There would be a raise of 35pc in the salaries of employees from grades 1-16 and 30pc to grades 17-22 employees aimed at increasing their purchase power.
Besides that, the government proposed to fix the minimum pension at Rs 12,000 and raised the minimum monthly wage from Rs 25,000 to Rs 32,000.
The government has budgeted total current expenditure at Rs13.3tr for FY24, which is 53pc higher than last year’s budgeted figure.
Of that, defence expenditure constitutes Rs1.8tr, 15.4pc higher than last year’s budget, making up 1.7pc of GDP.
The government has projected a fiscal deficit of Rs7.57tr (7.1pc of GDP) for the upcoming year, which is the highest in history, surpassing the Rs6.4tr recorded during the current fiscal year. This will be partially offset by an anticipated Rs650bn provincial cash surplus, bringing the consolidated deficit to Rs6.9tr or 6.5pc of GDP.
Interest payments, or debt servicing, budgeted for FY24 have risen a whopping 85pc from last year to Rs7,303bn — accounting for 55pc of total current expenditure — making it the single largest expenditure of the government.
The tax collection target for the FBR has been set at Rs9.2tr, which is 23pc higher than last year’s target.

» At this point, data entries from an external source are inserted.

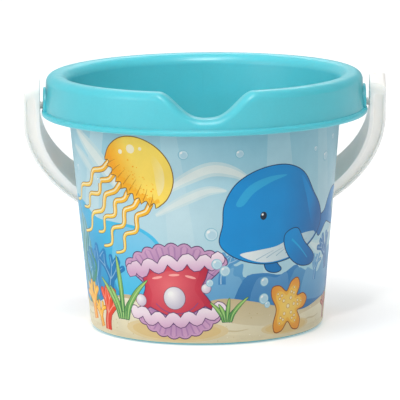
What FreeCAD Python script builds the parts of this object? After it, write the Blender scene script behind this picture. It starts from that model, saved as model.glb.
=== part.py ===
"""Child's beach bucket, in millimetres.

A tapered pail with a rolled collar, a scooped pouring spout and a recessed base is one moulding.
A thin printed film wraps its wall, and a white strap bail hangs on two snap pins that turn in
bosses on the sides of the collar.

Frame: origin at the middle of the foot ring on the ground, +Z up, spout towards -Y, pivots on
the X axis.  The bail is stored hanging behind the pail with its grip against the back wall.
"""
import FreeCAD
import Part
import math
import os

# ---- driving dimensions -----------------------------------------------------------------
# pail body
HEIGHT = 141.0              # ground to the crest of the rim
BASE_RADIUS = 64.5          # wall's outer radius, carried down to the ground
WALL_SLOPE = 0.0894         # radius gained for each mm of height
WALL = 1.8                  # moulding thickness
BASE_CORNER = 4.0           # outside rounding where the wall meets the foot ring
FOOT_INNER = 53.5           # foot ring's inner radius
BASE_RECESS = 2.4           # underside of the floor above the ground

# collar: the wall rolls over at the rim and comes down again as a skirt with a flange
SKIRT_TOP, SKIRT_BOTTOM = 87.35, 87.9
FLANGE_RADIUS = 90.0
FLANGE_BOTTOM, FLANGE_TOP = 118.2, 121.2
ROLL_INNER, ROLL_OUTER = 6.0, 4.6       # rim roundings on the mouth side and the skirt side
GUSSET = 1.3                # web under the roll, with its lower end this high on the wall
GUSSET_FOOT = 125.0
GUSSET_ANGLES = (45, 75, 105, 135, 180, 225, 255, 285, 315)     # degrees round from the spout

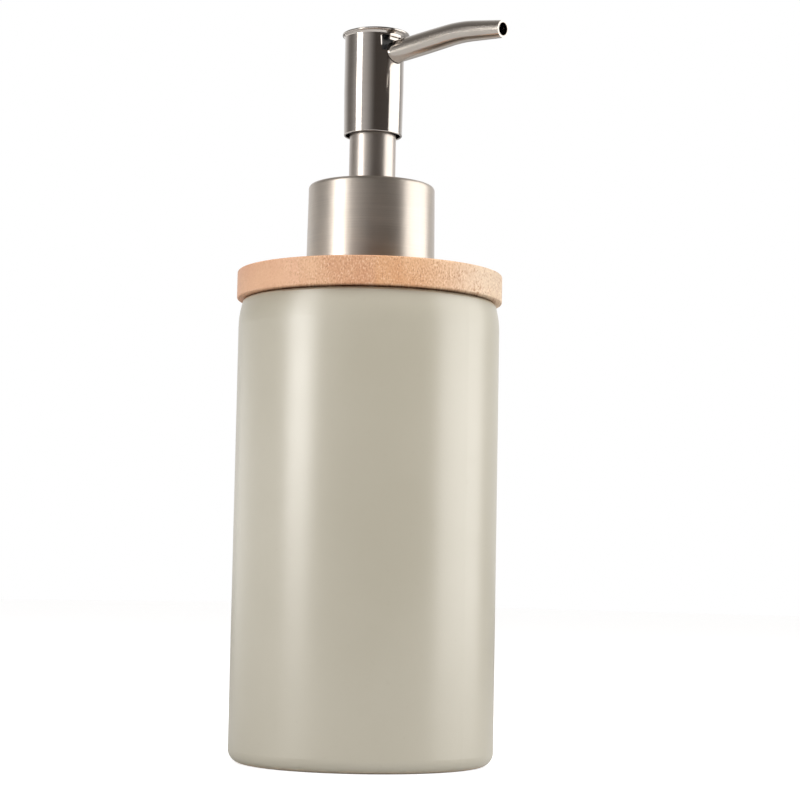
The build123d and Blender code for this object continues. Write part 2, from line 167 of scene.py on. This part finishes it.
def stretched(tree, where, scale, turn=0.0):
    """Turn coordinates about Z, then scale each axis."""
    turned = add(tree, "Mapping", {"Vector": where, "Rotation": (0, 0, turn)}).outputs["Vector"]
    return add(tree, "Mapping", {"Vector": turned, "Scale": scale}).outputs["Vector"]


def math(tree, operation, a, b=0.0):
    """The result of one sum, whose terms are sockets or numbers."""
    return add(tree, "Math", {0: a, 1: b}, operation=operation).outputs["Value"]


def remap(tree, value, low, high, start=0.0, end=1.0):
    """Map the value from start..end to low..high, and hold it there outside."""
    inputs = {"Value": value, "From Min": start, "From Max": end, "To Min": low, "To Max": high}
    return add(tree, "MapRange", inputs).outputs["Result"]


def grey(tree, value):
    """A colour with this value in all three channels."""
    return add(tree, "CombineColor", {0: value, 1: value, 2: value}).outputs["Color"]


def blend(tree, factor, a, b, mode="MIX"):
    """Mix two colours, each a socket or an (r, g, b)."""
    node = add(tree, "Mix", {0: factor}, data_type="RGBA", blend_type=mode)
    for socket, value in ((node.inputs[6], a), (node.inputs[7], b)):
        if isinstance(value, bpy.types.NodeSocket):
            tree.links.new(value, socket)
        else:
            socket.default_value = (*value, 1)
    return node.outputs[2]


def bump(tree, height, distance, strength=1.0, under=None):
    """A bumped normal, over the normal of the bump under it."""
    inputs = {"Height": height, "Distance": distance, "Strength": strength}
    if under:
        inputs["Normal"] = under
    return add(tree, "Bump", inputs).outputs["Normal"]


def surface(name, **constants):
    """A new material: its node tree, its Principled shader and the place on the object."""
    material = bpy.data.materials.new(name)
    material.use_nodes = True
    tree = material.node_tree
    shader = tree.nodes["Principled BSDF"]
    for socket, value in constants.items():
        shader.inputs[socket.replace("_", " ")].default_value = value
    where = add(tree, "TexCoord").outputs["Object"]
    return material, tree, shader, where


def drive(tree, shader, color, roughness, normal):
    """Link what varies over the surface to its shader."""
    for socket, value in (("Base Color", color), ("Roughness", roughness), ("Normal", normal)):
        tree.links.new(value, shader.inputs[socket])


# ---- Materials -------------------------------------------------------------------------------
def stoneware():
    """Satin glaze, softly clouded, with orange peel; the foot ring is bare clay."""
    deep_glaze, pale_glaze = (0.445, 0.412, 0.325), (0.470, 0.436, 0.350)
    speck, clay = (0.40, 0.36, 0.28), (0.62, 0.52, 0.40)
    material, tree, shader, where = surface("stoneware", IOR=2.0)
    clouds = remap(tree, noise(tree, where, CLOUDS), 0.0, 1.0, 0.3, 0.7)
    specks = remap(tree, noise(tree, where, GLAZE_SPECKS, 2.0), 0.0, 0.25, 0.66, 0.80)
    height = add(tree, "SeparateXYZ", {"Vector": where}).outputs["Z"]
    wander = remap(tree, noise(tree, where, FOOT_WANDER), -0.0004, 0.0004)
    bare = remap(tree, math(tree, "ADD", height, wander), 1.0, 0.0, 0.0005, 0.0009)
    color = blend(tree, clouds, deep_glaze, pale_glaze)
    color = blend(tree, specks, color, speck)
    color = blend(tree, bare, color, clay)
    satin = remap(tree, noise(tree, where, GLAZE_SATIN), 0.29, 0.35)
    rough = math(tree, "MAXIMUM", satin, math(tree, "MULTIPLY", bare, 0.85))
    peel = bump(tree, noise(tree, where, DIMPLES, 1.0), 0.00003, 0.35)
    grit = bump(tree, noise(tree, where, FINE_GRAIN), 0.00005, bare, peel)
    drive(tree, shader, color, rough, grit)
    return material


def bamboo():
    """Laminated strips whose fibres run towards the camera, so the front shows their ends."""
    straw, pith = (0.85, 0.57, 0.35), (0.95, 0.76, 0.55)
    vessel, glue = (0.42, 0.20, 0.10), (0.50, 0.26, 0.13)
    material, tree, shader, where = surface("bamboo", IOR=1.45)
    grain = stretched(tree, where, (1, 1, 1), pi / 2 - VIEW_AZIMUTH)
    across = add(tree, "SeparateXYZ", {"Vector": grain}).outputs["Y"]

    count = math(tree, "DIVIDE", math(tree, "SUBTRACT", across, STRIP_START), STRIP_WIDTH)
    color = STRIP_TONES[0]
    for seam, (tone, half) in enumerate(zip(STRIP_TONES[1:], STRIP_BLENDS), start=-1):
        change = remap(tree, count, 0.0, 1.0, seam - half, seam + half)
        color = blend(tree, change, color, tone)
    bands = noise(tree, stretched(tree, grain, BAMBOO_BANDS), 1)
    color = blend(tree, remap(tree, bands, 0.0, 0.55, 0.35, 0.70), color, straw)

    fibre = noise(tree, stretched(tree, grain, BAMBOO_FIBRES), 1, 1.5)
    clumps = noise(tree, stretched(tree, grain, BAMBOO_CLUMPS), 1)
    thinning = remap(tree, across, 0.25, 1.0, -0.024, -0.012)     # fewer specks at the left
    patchy = math(tree, "MULTIPLY", remap(tree, clumps, 0.45, 1.0, 0.35, 0.60), thinning)
    pale = remap(tree, fibre, 0.0, 0.50, 0.53, 0.70)
    color = blend(tree, math(tree, "MULTIPLY", pale, patchy), color, pith)
    dark = remap(tree, fibre, 0.85, 0.0, 0.32, 0.47)
    color = blend(tree, math(tree, "MULTIPLY", dark, patchy), color, vessel)

    from_middle = math(tree, "ABSOLUTE", math(tree, "SUBTRACT", math(tree, "FRACT", count), 0.5))
    seams = remap(tree, from_middle, 0.0, 0.35, 0.5 - SEAM_HALF, 0.5)
    color = blend(tree, seams, color, glue)
    rough = remap(tree, fibre, 0.42, 0.58)
    relief = math(tree, "ADD", math(tree, "MULTIPLY", pale, 0.6), fibre)
    drive(tree, shader, color, rough, bump(tree, relief, 0.00005, 0.6))
    return material


def round_lines(tree, where):
    """Lines that run round the pump axis."""
    return stretched(tree, where, ROUND_LINES)


def along_spout(tree, where):
    """Lines that run along the spout: its height above the bent centreline takes the place of Z."""
    axes = add(tree, "SeparateXYZ", {"Vector": where})
    x, y, z = (axes.outputs[axis] for axis in "XYZ")
    past_corner = math(tree, "MAXIMUM", math(tree, "SUBTRACT", x, SPOUT_CORNER), 0.0)
    bend = math(tree, "MULTIPLY", past_corner, SPOUT_RISE + SPOUT_FALL)
    line = math(tree, "SUBTRACT", math(tree, "MULTIPLY", x, SPOUT_RISE), bend)
    above = math(tree, "SUBTRACT", z, line)
    straight = add(tree, "CombineXYZ", {"X": x, "Y": y, "Z": above}).outputs["Vector"]
    return stretched(tree, straight, SPOUT_LINES)


def steel(name, tint, smooth, coarse, depth, contrast=0.055, lines=round_lines):
    """Worked steel with fine lines. Roughness goes from smooth to coarse, and depth is the lines'."""
    material, tree, shader, where = surface(name, Metallic=1.0)
    stroke = noise(tree, lines(tree, where), 1, 4.0, 0.65)
    haze = noise(tree, where, STEEL_HAZE, 2.0)
    warmer = tuple(part * shift for part, shift in zip(tint, (1.03, 1.0, 0.96)))
    light = remap(tree, stroke, 1.0 - contrast, 1.0 + contrast, 0.25, 0.75)
    color = blend(tree, 1.0, blend(tree, haze, tint, warmer), grey(tree, light), "MULTIPLY")
    wear = math(tree, "ADD", stroke, math(tree, "MULTIPLY", haze, 0.6))
    rough = remap(tree, wear, smooth, coarse, 0.45, 1.15)
    drive(tree, shader, color, rough, bump(tree, stroke, depth, 0.5))
    return material, tree, shader


def brushed_steel():
    """Turned finish of the collar, whose highlights its grooves stretch."""
    material, tree, shader = steel("brushed_steel", (0.60, 0.55, 0.50), 0.30, 0.44, 0.00003, 0.09)
    shader.inputs["Anisotropic"].default_value = 0.45
    shader.inputs["Anisotropic Rotation"].default_value = 0.25
    tangent = add(tree, "Tangent", direction_type="RADIAL", axis="Z")
    tree.links.new(tangent.outputs["Tangent"], shader.inputs["Tangent"])
    return material


def polished_steel():
    return steel("polished_steel", (0.60, 0.56, 0.53), 0.08, 0.14, 0.000004)[0]


def guide_steel():
    return steel("guide_steel", (0.60, 0.55, 0.51), 0.26, 0.36, 0.000002, 0.02)[0]


def satin_steel():
    return steel("satin_steel", (0.58, 0.54, 0.50), 0.13, 0.21, 0.00001, 0.10, along_spout)[0]


def steel_ball():
    return steel("steel_ball", (0.72, 0.72, 0.72), 0.05, 0.09, 0.000001)[0]


def spring_steel():
    return steel("spring_steel", (0.50, 0.50, 0.50), 0.22, 0.34, 0.000004)[0]


def plastic(name, color, rough, **constants):
    """Moulded plastic: faint flow marks, a fine spark-eroded grain and a slight change of tone."""
    material, tree, shader, where = surface(name, **constants)
    flow = noise(tree, stretched(tree, where, FLOW_MARKS), 1, 2.0)
    deeper = tuple(0.94 * part for part in color)
    tone = blend(tree, remap(tree, flow, 0.0, 1.0, 0.3, 0.7), color, deeper)
    grain = noise(tree, where, FINE_GRAIN, 2.0)
    drive(tree, shader, tone, remap(tree, grain, rough, rough + 0.1), bump(tree, grain, 0.00001, 0.5))
    return material


def dress(material, *nodes):
    """Give CAD nodes this material."""
    for node in nodes:
        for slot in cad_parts[node].material_slots:
            slot.material = material


# ---- Return spring ---------------------------------------------------------------------------
def shortening_spring(material):
    """The CAD return spring again, as a piece with a mesh of its own, carried by the pump body."""
    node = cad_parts["return_spring"]
    spring = link("coil_spring", node.data.copy())
    spring.matrix_world = node.matrix_world
    spring.data.materials.clear()
    spring.data.materials.append(material)
    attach(spring, "pump")
    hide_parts("return_spring")
    bpy.context.view_layer.update()
    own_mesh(spring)


# ---- Studio ----------------------------------------------------------------------------------
def make_camera():
    """The viewing angle of the object's picture."""
    ahead = cos(CAMERA_TURN) * -TO_CAMERA + sin(CAMERA_TURN) * CAMERA_RIGHT
    level_right = ahead.cross(UP)
    ahead = cos(CAMERA_PITCH) * ahead + sin(CAMERA_PITCH) * UP
    level_up = level_right.cross(ahead)
    right = cos(CAMERA_ROLL) * level_right + sin(CAMERA_ROLL) * level_up
    up = cos(CAMERA_ROLL) * level_up - sin(CAMERA_ROLL) * level_right
    camera = link("camera", bpy.data.cameras.new("camera"))
    camera.data.lens = CAMERA_LENS
    camera.data.sensor_width = CAMERA_SENSOR
    camera.data.clip_start = CLIP_START
    place(camera, right, up, CAMERA_DISTANCE * TO_CAMERA + CAMERA_HEIGHT * UP)
    bpy.context.scene.camera = camera


def panel(name, width, height, radiance):
    """A soft rectangular light that the camera doesn't see."""
    lamp = link(name, bpy.data.lights.new(name, "AREA"))
    lamp.data.shape = "RECTANGLE"
    lamp.data.size = width
    lamp.data.size_y = height
    lamp.data.energy = radiance * pi * width * height
    lamp.visible_camera = False
    return lamp


def softbox(name, first, last, bottom, top, radiance, tint):
    """An upright panel that covers these bearings (degrees) as seen from the pump axis."""
    width, height = 2 * PANEL_DISTANCE * tan(radians((last - first) / 2)), top - bottom
    lamp = panel(name, width, height, radiance)
    lamp.data.color = tint
    away = bearing(radians((first + last) / 2))
    place(lamp, UP.cross(away), UP, PANEL_DISTANCE * away + (bottom + height / 2) * UP)


def overhead():
    """A panel above and in front, which reflections don't show."""
    away = cos(OVERHEAD_RISE) * bearing(OVERHEAD_BEARING) + sin(OVERHEAD_RISE) * UP
    right = UP.cross(away).normalized()
    lamp = panel("overhead", OVERHEAD_SIZE, OVERHEAD_SIZE, OVERHEAD_RADIANCE)
    lamp.visible_glossy = False
    place(lamp, right, away.cross(right), PANEL_DISTANCE * away)


def make_world():
    """White to the camera. Reflections see a dim front, a lit left flank and a bright back."""
    world = bpy.data.worlds.new("studio")
    bpy.context.scene.world = world
    world.use_nodes = True
    tree = world.node_tree
    direction = add(tree, "TexCoord").outputs["Generated"]

    def facing(axis):
        inputs = {0: direction, 1: tuple(axis)}
        return add(tree, "VectorMath", inputs, operation="DOT_PRODUCT").outputs["Value"]

    frontness = remap(tree, facing(TO_CAMERA), 0.0, 1.0, -1.0, 1.0)
    surround = add(tree, "ValToRGB", {"Fac": frontness})
    stops = surround.color_ramp.elements
    stops[0].color = (*SURROUND[0][1], 1)
    stops[1].color = (*SURROUND[-1][1], 1)
    for position, color in SURROUND[1:-1]:
        stops.new(position).color = (*color, 1)

    flank = remap(tree, facing(bearing(FLANK_BEARING)), 0.0, FLANK_GLOW, 0.50, 0.98)
    flank = math(tree, "MULTIPLY", flank, flank)
    sky = remap(tree, facing(UP), 0.0, SKY_GLOW, 0.35, 1.0)
    glow = grey(tree, math(tree, "MAXIMUM", flank, sky))
    reflected = blend(tree, 1.0, surround.outputs["Color"], glow, "ADD")

    unseen = add(tree, "Background", {"Color": reflected})
    seen = add(tree, "Background", {"Color": (1, 1, 1, 1)})
    ray = add(tree, "LightPath").outputs["Is Camera Ray"]
    choose = add(tree, "MixShader", {0: ray, 1: unseen.outputs[0], 2: seen.outputs[0]})
    tree.links.new(choose.outputs[0], tree.nodes["World Output"].inputs["Surface"])


def make_floor():
    """A wide pale tabletop that fades into the white background."""
    half = FLOOR_HALF
    mesh = bpy.data.meshes.new("floor")
    corners = [(-half, -half, 0), (half, -half, 0), (half, half, 0), (-half, half, 0)]
    mesh.from_pydata(corners, [], [(0, 1, 2, 3)])
    floor = link("floor", mesh)
    tone = (FLOOR_TONE, FLOOR_TONE, FLOOR_TONE, 1)
    material, tree, shader, _ = surface("tabletop", Base_Color=tone, Roughness=0.9,
                                        Specular_IOR_Level=0.1, Emission_Color=(1, 1, 1, 1))
    ray = add(tree, "LightPath").outputs["Is Camera Ray"]
    tree.links.new(math(tree, "MULTIPLY", ray, FLOOR_GLOW), shader.inputs["Emission Strength"])
    mesh.materials.append(material)


bpy.context.scene.view_settings.view_transform = "Standard"
make_camera()
for box in SOFTBOXES:
    softbox(*box)
overhead()
make_world()
make_floor()

dress(stoneware(), "ceramic_bottle")
dress(bamboo(), "bamboo_ring")
dress(brushed_steel(), "collar_shell")
dress(polished_steel(), "head_shell", "head_cap")
dress(guide_steel(), "guide_sleeve")
dress(satin_steel(), "spout_tube")
dress(plastic("white_plastic", (0.86, 0.85, 0.82), 0.32), "screw_cap", "neck_insert", "chaplet")
dress(plastic("dark_plastic", (0.05, 0.05, 0.05), 0.35), "actuator_core")
dress(plastic("natural_plastic", (0.80, 0.81, 0.78), 0.30, Transmission_Weight=0.25),
      "pump_housing", "dip_tube", "ball_cage", "piston_retainer", "stem")
dress(plastic("soft_plastic", (0.72, 0.77, 0.82), 0.45), "piston")
dress(plastic("gasket", (0.62, 0.62, 0.60), 0.60), "neck_gasket")
dress(steel_ball(), "inlet_ball", "outlet_ball")
shortening_spring(spring_steel())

Following last year’s actual high inflation at 28.2pc, the government set a target of 21pc for the next fiscal year.
Even though the finance minister insisted that all conditions of the IMF had been met and that a staff-level agreement over the ninth review can be signed at the earliest, the budget documents indicated no inflows from the IMF for the remainder of this year.
The external borrowing projections for the next fiscal are 114pc higher than the actual Rs3.2tr of inflows recorded this year. The government expects a total of $5bn in inflows from Saudi Arabia, including $3bn in time deposits and $2bn fresh deposit, compared to about $2bn received this year.